Begin

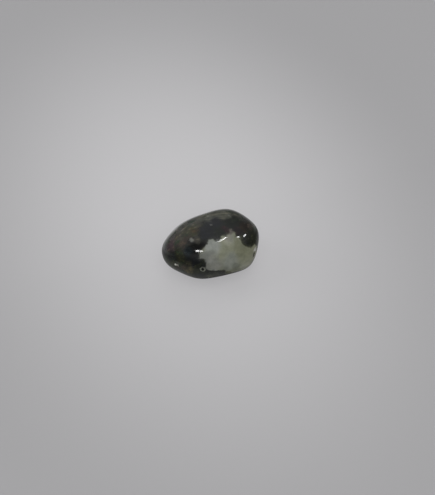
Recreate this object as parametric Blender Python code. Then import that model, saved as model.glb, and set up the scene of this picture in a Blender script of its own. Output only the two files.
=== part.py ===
"""A polished jadeite pebble, about 25 mm long, lying on a small flat spot.

The stone is one piece. Its body is an egg with a narrow nose at -X and a blunt
end at +X, softly cut by worn faces. Low swells and hollows shape its skin, and
a few small pits are left in it. A level cut takes off the lowest point and
leaves the flat spot that it rests on. -Y is the front and +Z is up.
"""

import math

import bmesh
import bpy
import numpy as np

# Egg: how far its skin lies from its centre on each side, in metres
EGG_REACH_LOW = (0.0132, 0.0101, 0.0090)
EGG_REACH_HIGH = (0.0127, 0.0096, 0.0085)
EGG_POWER = 2.1

# Worn faces: azimuth and elevation in degrees, and distance from the centre in metres
WORN_FACES = {
    "upper back": (101, 42, 0.0083),
    "nose back": (133, 32, 0.0100),
    "shoulder": (30, 30, 0.0115),
    "blunt end": (-23, -10, 0.0119),
    "front under": (-89, -44, 0.0085),
    "nose under": (-136, -42, 0.0099),
    "back under": (72, -27, 0.0087),
    "rest": (0, -90, 0.0078),
}
FACE_POWER = 14

# Relief: azimuth, elevation, half length, half height, tilt and lift (down where negative)
RELIEF = {
    "front swell": (-80, 22, 0.0052, 0.0034, 12, 0.00022),
    "nose swell": (-152, 24, 0.0044, 0.0034, 0, 0.00020),
    "waist hollow": (-118, 38, 0.0030, 0.0036, -20, -0.00010),
    "brow ridge": (-62, 46, 0.0060, 0.0026, 14, 0.00014),
    "back swell": (60, 12, 0.0050, 0.0036, -10, 0.00026),
    "back hollow": (112, -4, 0.0040, 0.0026, 15, -0.00034),
    "tail hollow": (12, -24, 0.0028, 0.0022, 30, -0.00030),
    "under hollow": (-150, -46, 0.0030, 0.0020, 40, -0.00026),
    "eye rim": (-118, 9, 0.00105, 0.00100, 0, 0.00010),
    "eye pit": (-118, 9, 0.00060, 0.00058, 0, -0.00034),
    "chip rim": (-38, 5, 0.00110, 0.00170, -18, 0.00012),
    "chip": (-38, 4, 0.00062, 0.00125, -18, -0.00042),
    "nose pit": (-152, 7, 0.00080, 0.00055, 20, -0.00024),
    "back pit": (84, 26, 0.00080, 0.00060, -35, -0.00026),
    "tail pit": (48, -6, 0.00070, 0.00055, 60, -0.00022),
}
RELIEF_FADE = 2.5

# Flat spot: height of the level cut, from the egg's centre, and the shortest edge kept at its rim
REST_LEVEL = -0.0076
RIM_EDGE = 0.00008
FLAT_NORMAL = -0.9999

# Facets: squares along each cube edge, how often those near a pit are halved, and the angle of a sharp edge
SQUARES = 24
PIT_HALVINGS = 2
PIT_LIMIT = 0.0012
PIT_MARGIN = 1.5
SHARP_ANGLE = 40

STONE_COLOUR = (0.045, 0.052, 0.040, 1.0)
STONE_ROUGHNESS = 0.12
STONE_IOR = 1.66


def clear_scene():
    for old in list(bpy.data.objects):
        bpy.data.objects.remove(old, do_unlink=True)


def heading(azimuth, elevation):
    """Unit vector at an azimuth from +X and an elevation, both in degrees."""
    turn = math.radians(azimuth)
    rise = math.radians(elevation)
    level = math.cos(rise)
    return np.array([level * math.cos(turn), level * math.sin(turn), math.sin(rise)])


def body_points(directions):
    """Points of the egg with its worn faces, in the given directions from its centre."""
    reach = np.where(directions > 0, EGG_REACH_HIGH, EGG_REACH_LOW)
    egg = (np.abs(directions / reach) ** EGG_POWER).sum(axis=1) ** (1 / EGG_POWER)
    total = egg**FACE_POWER
    for azimuth, elevation, distance in WORN_FACES.values():
        facing = np.clip(directions @ heading(azimuth, elevation), 0, None)
        total = total + (facing / distance) ** FACE_POWER
    return directions * (total ** (-1 / FACE_POWER))[:, None]


def nearness(points, feature):
    """How near each point is to a feature: 1 in its middle, fading out past its oval's edge."""
    azimuth, elevation, half_length, half_height, tilt, _ = feature
    out = heading(azimuth, elevation)
    side = np.cross((0, 0, 1), out)
    side /= np.linalg.norm(side)
    up = np.cross(out, side)
    turn = math.radians(tilt)
    along = math.cos(turn) * side + math.sin(turn) * up
    across = math.cos(turn) * up - math.sin(turn) * side
    offset = points - body_points(out[None, :])
    spread = (offset @ along / half_length) ** 2 + (offset @ across / half_height) ** 2
    spread += (offset @ out / max(half_length, half_height)) ** 2
    return np.exp(-RELIEF_FADE * spread)


def skin_points(directions):
    """Points of the finished skin: the body with its swells, hollows and pits."""
    points = body_points(directions)
    lift = np.zeros(len(points))
    for feature in RELIEF.values():
        lift += feature[-1] * nearness(points, feature)
    return points + directions * lift[:, None]


def unit_rows(rows):
    return rows / np.linalg.norm(rows, axis=1)[:, None]


def cube_sphere(squares):
    """A ball of even squares: a cut-up cube blown up to radius 1."""
    ball = bmesh.new()
    bmesh.ops.create_cube(ball, size=2)
    bmesh.ops.subdivide_edges(ball, edges=ball.edges[:], cuts=squares - 1, use_grid_fill=True)
    for vert in ball.verts:
        for axis in range(3):
            vert.co[axis] = math.tan(vert.co[axis] * math.pi / 4)
        vert.co.normalize()
    return ball


def halve_near_pits(ball):
    """Halve the edges that lie in or beside a small pit, and round the new points out."""
    middles = np.array([(edge.verts[0].co + edge.verts[1].co) / 2 for edge in ball.edges])
    points = body_points(unit_rows(middles))
    close = np.zeros(len(points), dtype=bool)
    for azimuth, elevation, half_length, half_height, _, _ in RELIEF.values():
        longest = max(half_length, half_height)
        if longest > PIT_LIMIT:
            continue
        middle = body_points(heading(azimuth, elevation)[None, :])
        close |= np.linalg.norm(points - middle, axis=1) < longest * PIT_MARGIN
    edges = [edge for edge, near in zip(list(ball.edges), close) if near]
    bmesh.ops.subdivide_edges(ball, edges=edges, cuts=1, use_grid_fill=True)
    for vert in ball.verts:
        vert.co.normalize()


def cut_flat_spot(stone):
    """Take off what lies below the rest level and close the cut with one flat face."""
    everything = stone.verts[:] + stone.edges[:] + stone.faces[:]
    bmesh.ops.bisect_plane(
        stone, geom=everything, plane_co=(0, 0, REST_LEVEL), plane_no=(0, 0, -1), clear_outer=True
    )
    close = [vert for vert in stone.verts if vert.co.z < REST_LEVEL + RIM_EDGE]
    bmesh.ops.remove_doubles(stone, verts=close, dist=RIM_EDGE)
    for vert in stone.verts:
        if vert.is_boundary:
            vert.co.z = REST_LEVEL
    bmesh.ops.contextual_create(stone, geom=[edge for edge in stone.edges if edge.is_boundary])


def stone_mesh():
    """The stone's mesh, with its origin under the middle of its box, on the surface."""
    stone = cube_sphere(SQUARES)
    for _ in range(PIT_HALVINGS):
        halve_near_pits(stone)
    points = skin_points(unit_rows(np.array([vert.co for vert in stone.verts])))
    for vert, point in zip(stone.verts, points):
        vert.co = point
    cut_flat_spot(stone)
    curved = [face for face in stone.faces if len(face.verts) > 3 and face.normal.z > FLAT_NORMAL]
    bmesh.ops.triangulate(stone, faces=curved)
    bmesh.ops.recalc_face_normals(stone, faces=stone.faces[:])
    points = np.array([vert.co for vert in stone.verts])
    middle = (points.min(axis=0) + points.max(axis=0)) / 2
    bmesh.ops.translate(stone, verts=stone.verts[:], vec=(-middle[0], -middle[1], -REST_LEVEL))
    mesh = bpy.data.meshes.new("jadeite_pebble")
    stone.to_mesh(mesh)
    stone.free()
    return mesh


def stone_material():
    """Polished dark green jadeite."""
    material = bpy.data.materials.new("polished_jadeite")
    material.use_nodes = True
    shader = material.node_tree.nodes["Principled BSDF"]
    shader.inputs["Base Color"].default_value = STONE_COLOUR
    shader.inputs["Roughness"].default_value = STONE_ROUGHNESS
    shader.inputs["Metallic"].default_value = 0
    shader.inputs["IOR"].default_value = STONE_IOR
    return material


def make_pebble():
    pebble = bpy.data.objects.new("jadeite_pebble", stone_mesh())
    pebble.data.materials.append(stone_material())
    bpy.context.scene.collection.objects.link(pebble)
    pebble.data.shade_smooth()
    pebble.data.set_sharp_from_angle(angle=math.radians(SHARP_ANGLE))
    return pebble


def main():
    clear_scene()
    make_pebble()


main()
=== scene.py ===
import math

import bmesh
import bpy
import numpy as np
from mathutils import Matrix, Vector


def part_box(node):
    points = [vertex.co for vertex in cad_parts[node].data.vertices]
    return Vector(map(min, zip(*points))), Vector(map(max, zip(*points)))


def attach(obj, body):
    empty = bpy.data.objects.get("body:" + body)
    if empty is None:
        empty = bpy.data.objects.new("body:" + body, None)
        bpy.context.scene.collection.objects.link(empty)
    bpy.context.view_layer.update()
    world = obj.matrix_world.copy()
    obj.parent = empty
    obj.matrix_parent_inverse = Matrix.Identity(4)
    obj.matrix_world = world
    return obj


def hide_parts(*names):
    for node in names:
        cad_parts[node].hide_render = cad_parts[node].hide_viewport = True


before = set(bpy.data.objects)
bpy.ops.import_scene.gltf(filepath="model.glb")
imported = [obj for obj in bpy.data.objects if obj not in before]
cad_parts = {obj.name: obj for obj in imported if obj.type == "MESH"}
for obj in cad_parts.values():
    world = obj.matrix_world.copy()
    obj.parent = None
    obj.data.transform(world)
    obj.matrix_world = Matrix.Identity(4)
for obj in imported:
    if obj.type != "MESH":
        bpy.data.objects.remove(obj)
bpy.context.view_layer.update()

NODE = "jadeite_pebble"

# The stone's form, as in its solid: azimuths and elevations in degrees, lengths in metres
EGG_REACH_LOW = (0.0132, 0.0101, 0.0090)
EGG_REACH_HIGH = (0.0127, 0.0096, 0.0085)
EGG_POWER = 2.1

# Worn faces: azimuth, elevation and distance from the egg's centre
WORN_FACES = {
    "upper back": (101, 42, 0.0083),
    "nose back": (133, 32, 0.0100),
    "shoulder": (30, 30, 0.0115),
    "blunt end": (-23, -10, 0.0119),
    "front under": (-89, -44, 0.0085),
    "nose under": (-136, -42, 0.0099),
    "back under": (72, -27, 0.0087),
    "rest": (0, -90, 0.0078),
}
FACE_POWER = 14

# Relief: azimuth, elevation, half length, half height, tilt and lift (down where negative)
RELIEF = {
    "front swell": (-80, 22, 0.0052, 0.0034, 12, 0.00022),
    "nose swell": (-152, 24, 0.0044, 0.0034, 0, 0.00020),
    "waist hollow": (-118, 38, 0.0030, 0.0036, -20, -0.00010),
    "brow ridge": (-62, 46, 0.0060, 0.0026, 14, 0.00014),
    "back swell": (60, 12, 0.0050, 0.0036, -10, 0.00026),
    "back hollow": (112, -4, 0.0040, 0.0026, 15, -0.00034),
    "tail hollow": (12, -24, 0.0028, 0.0022, 30, -0.00030),
    "under hollow": (-150, -46, 0.0030, 0.0020, 40, -0.00026),
    "eye rim": (-118, 9, 0.00105, 0.00100, 0, 0.00010),
    "eye pit": (-118, 9, 0.00060, 0.00058, 0, -0.00034),
    "chip rim": (-38, 5, 0.00110, 0.00170, -18, 0.00012),
    "chip": (-38, 4, 0.00062, 0.00125, -18, -0.00042),
    "nose pit": (-152, 7, 0.00080, 0.00055, 20, -0.00024),
    "back pit": (84, 26, 0.00080, 0.00060, -35, -0.00026),
    "tail pit": (48, -6, 0.00070, 0.00055, 60, -0.00022),
}
RELIEF_FADE = 2.5

# Flat spot: height of the level cut, from the egg's centre
REST_LEVEL = -0.0076

# Finer skin: squares along a cube edge, ripple lengths and heights, and pinholes
SQUARES = 127
REST_EDGE = 0.00004
RIPPLES = ((0.0046, 0.000009), (0.0017, 0.0000008))
RIPPLE_WAVES = 24
PINHOLES = 26
PINHOLE_RADIUS = (0.00024, 0.00042)
PINHOLE_DEPTH = 0.00006
SEED = 7

MM = 1000.0
UP = (0, 0, 1)
QUARTER_TURN = 90

# Sockets of a mix node for colours: its factor and two colours, and its result
MIX_INPUTS = (0, 6, 7)
MIX_RESULT = 2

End

Reproduce exactly the lines from the one containing "middle = (points.min(axis=0)" through the one containing "before = set(bpy.data.objects)", inclusive, and nothing else.

- FINAL ANSWER -
    middle = (points.min(axis=0) + points.max(axis=0)) / 2
    bmesh.ops.translate(stone, verts=stone.verts[:], vec=(-middle[0], -middle[1], -REST_LEVEL))
    mesh = bpy.data.meshes.new("jadeite_pebble")
    stone.to_mesh(mesh)
    stone.free()
    return mesh


def stone_material():
    """Polished dark green jadeite."""
    material = bpy.data.materials.new("polished_jadeite")
    material.use_nodes = True
    shader = material.node_tree.nodes["Principled BSDF"]
    shader.inputs["Base Color"].default_value = STONE_COLOUR
    shader.inputs["Roughness"].default_value = STONE_ROUGHNESS
    shader.inputs["Metallic"].default_value = 0
    shader.inputs["IOR"].default_value = STONE_IOR
    return material


def make_pebble():
    pebble = bpy.data.objects.new("jadeite_pebble", stone_mesh())
    pebble.data.materials.append(stone_material())
    bpy.context.scene.collection.objects.link(pebble)
    pebble.data.shade_smooth()
    pebble.data.set_sharp_from_angle(angle=math.radians(SHARP_ANGLE))
    return pebble


def main():
    clear_scene()
    make_pebble()


main()
=== scene.py ===
import math

import bmesh
import bpy
import numpy as np
from mathutils import Matrix, Vector


def part_box(node):
    points = [vertex.co for vertex in cad_parts[node].data.vertices]
    return Vector(map(min, zip(*points))), Vector(map(max, zip(*points)))


def attach(obj, body):
    empty = bpy.data.objects.get("body:" + body)
    if empty is None:
        empty = bpy.data.objects.new("body:" + body, None)
        bpy.context.scene.collection.objects.link(empty)
    bpy.context.view_layer.update()
    world = obj.matrix_world.copy()
    obj.parent = empty
    obj.matrix_parent_inverse = Matrix.Identity(4)
    obj.matrix_world = world
    return obj


def hide_parts(*names):
    for node in names:
        cad_parts[node].hide_render = cad_parts[node].hide_viewport = True


before = set(bpy.data.objects)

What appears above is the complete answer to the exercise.